Scenario C: Faster, evidence-based decisions

  • Setup: After the interview, the panel must decide within 48 hours.
  • During interview: The assistant maps responses to rubric items and timestamps evidence.
  • Outcome: The hiring manager reviews the structured evidence and the panel reaches a decision more quickly because comparisons are clear and consistent.

Implementation checklist for talent teams

  1. Define and upload standardized rubrics and interview scripts.
  2. Train interviewers on privacy and how live assistance appears (it should be invisible to candidates).
  3. Run short calibration sessions using the live assistant to practice rephrases and follow-ups.
  4. Use automatic question detection to build a short policy library (examples of prohibited topics and acceptable alternatives).
  5. Require timestamped evidence capture for each rubric item during every interview.
  6. Review meeting histories regularly to audit for bias trends and interviewer calibration drift.

Measuring success

Track measurable outcomes to know if your bias-reduction strategy is working:

  • Reduction in off-script or flagged questions
  • Shorter time-to-decision after final interview
  • Higher inter-rater reliability on rubric scores
  • Improved candidate experience scores related to fairness and clarity
  • Fewer escalation or compliance incidents

Even without exact numbers, teams that adopt live, rubric-driven interview processes typically see faster decisions and clearer audit trails because evaluation becomes evidence-based and consistent.

Privacy and candidate experience considerations

Bias-reduced hiring must respect candidate privacy and avoid creating a mechanical or uncomfortable interview environment. Keep these principles front of mind:

  • Invisible assistance: use tools that do not join as a visible bot or play notifications to candidates. The assistant should work privately for interviewers.
  • Data control: transcripts and meeting notes should be visible only to authorized users and removable when policies require.
  • Candidate consent: follow applicable laws and company policies about recording or transcribing interviews.

Olva is designed with privacy and invisibility in mind—helping interviewers privately without interrupting the candidate experience. For details about data handling and privacy practices, visit https://olva.ai.

Fair comparisons and vendor selection tips

When evaluating tools, consider these questions:

  • Does the tool help during the interview or only after?
  • Can it detect problematic questions and suggest alternatives in real time?
  • Is the assistant invisible to the candidate and private for interviewers?
  • Can it use uploaded rubrics and job documents to provide accurate, document-aware guidance?
  • Does it produce structured, searchable post-interview records mapped to rubric items?

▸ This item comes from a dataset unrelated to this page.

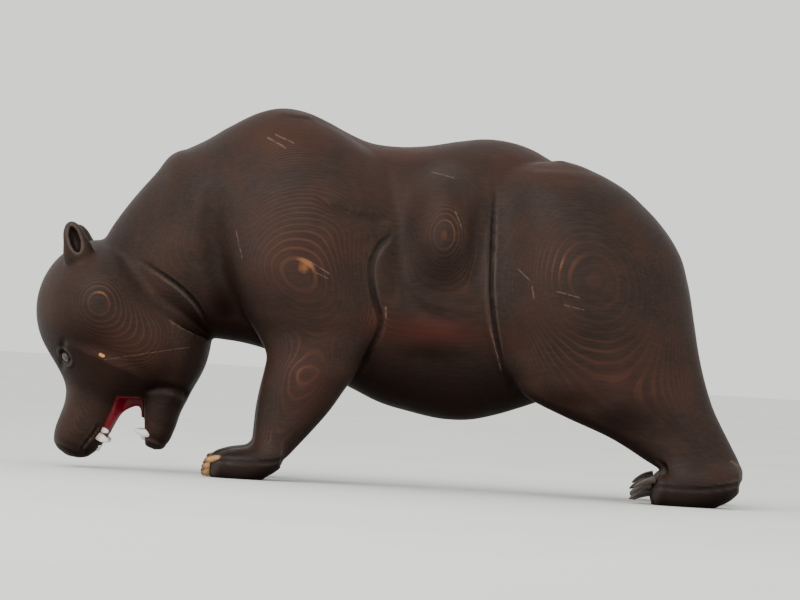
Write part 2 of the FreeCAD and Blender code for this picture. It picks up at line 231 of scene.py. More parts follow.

Many vendors excel at transcription and post-interview analytics; choose a vendor that adds live assistance, automatic question detection, and document-aware answers if bias reduction is a key objective.

Conclusion

Bias-reduced hiring panels require more than good intentions and post-hoc notes. They need real-time, private support that keeps interviews aligned with a rubric, flags risky questions, and surfaces structured evidence while the conversation is happening. That combination helps teams make faster, fairer decisions and improves candidate experience.

By standardizing rubrics, using live transcription, deploying automatic question detection, and leveraging document-aware instant answers, talent teams can dramatically reduce the small in-the-moment decisions that cumulatively create bias. Invisible, live-first assistants—without interrupting the candidate—are the practical next step for recruiting teams committed to consistent, evidence-based hiring.